MJR: Okay, so what are the reasons?
Facilitating liquidity
GR: I think the way Archax sees the world, is that there are three main advantages to tokenization.
One is that it facilitates liquidity. It doesn’t necessarily bring liquidity, but it gives you the ability to trade something you may not otherwise be able to trade.
If we look up most of the digital security offerings that are out there at the moment, indeed, they’re not companies that you would have heard of. They tend to be illiquid assets mostly, and there’s an especially high proportion in real estate. Moreover, the reason for that, we think, is because that sort of asset has the most obvious benefits to it.
If you take a piece of real estate like the Shard in London, for example, it probably trades once every seven or eight years. It’s not that by putting it on a secondary market in digital security form, it’s suddenly going to trade 100,000 times a second. However, it does mean that if the owners want to crystallize any of their investments at any point, they can put it out on the market. So if somebody wants to own a piece of that real estate, they can buy that.
So as a result, for sure, the liquidity is not going to be any worse. However, if in the absence of that secondary market, that opportunity doesn’t even exist. So it facilitates liquidity. Also, this isn’t really a blockchain point; it’s more just by allowing these securities to be admitted to a market. So I don’t think that it’s going to bring liquidity, but I think by creating a secondary market, you will suddenly realize that there is demand for some liquidity there that you couldn’t see before because the market didn’t facilitate it.
MJR: So, if facilitating liquidity is the first advantage out of three, what is number two?
Access to capital markets
GR: The second is access to capital markets, and this isn’t necessarily a benefit of blockchain, but the fact that these markets have tended to be giving direct market access to everyone and across the border means that more people globally can access these opportunities.

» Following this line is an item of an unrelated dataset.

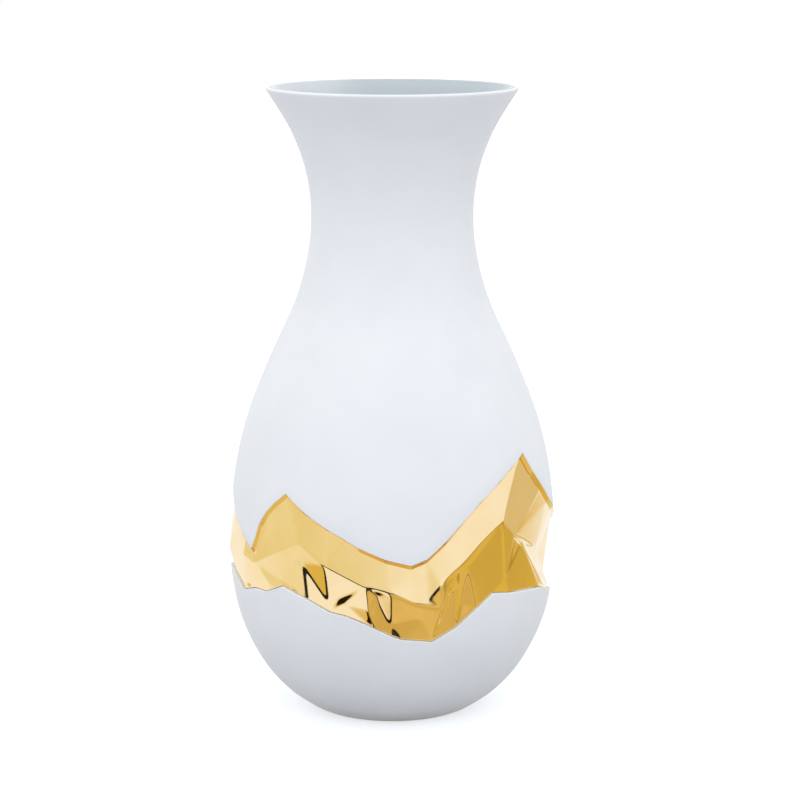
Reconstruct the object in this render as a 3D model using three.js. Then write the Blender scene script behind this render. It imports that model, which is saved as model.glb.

If we look along most securities, the big listed companies, like the Apples and Amazons of this world, not only are they listed on the leading exchanges, pretty much every broker in the world will let you trade them and any one of us can access them through our pension funds or our ISAs or whatever it may be, whatever structured investment products we’ve got. However, smaller companies might be able to advertise in their shop window. Let’s say you’re a coffee shop in London, you could promote in your shop window, okay, we’re raising of mini-bond, or we’re raising equity, or you might be able to go on a crowdfunding platform. But the chances of being able to appeal to all potential investors globally is pretty unlikely.
Moreover, what we saw with the utility market was that there’s a lot of people globally that don’t mind investing in good investment opportunities if they can get access to them. You know, you’d never before would’ve thought that half of those companies would have appealed to anyone. So if you allow these companies to create digital securities and you can create them on a globally accessible secondary market, then, for sure, people will have an interest in them.
So the point is that some people, for SMEs especially, they go and list on markets like AIM, but most of us don’t have easy access to AIM stocks. However, if you can create a market where these SMEs can go and raise capital, you make them accessible to everyone, and potentially they have more access to more capital.
Effective financial services infrastructure
MJR: So, facilitating liquidity and allowing access to capital markets are the first two advantages of tokenization. What is the third?
GR: The final point, which, long term, is probably the most important one, is that this technology is one of the most effective ways to run a financial services infrastructure. So for the security itself, being able to efficiently run corporate actions, being able to look at your cap table, being able to do your reg reporting on the blockchain is more straightforward. If every transaction happens on the blockchain with digital securities, then the friction in the financial services market reduces dramatically. So that’s the reason why ultimately it will be adopted by everyone. So to sum up: You get the efficiencies, and you get access to capital markets. And furthermore, you get this facilitation of liquidity.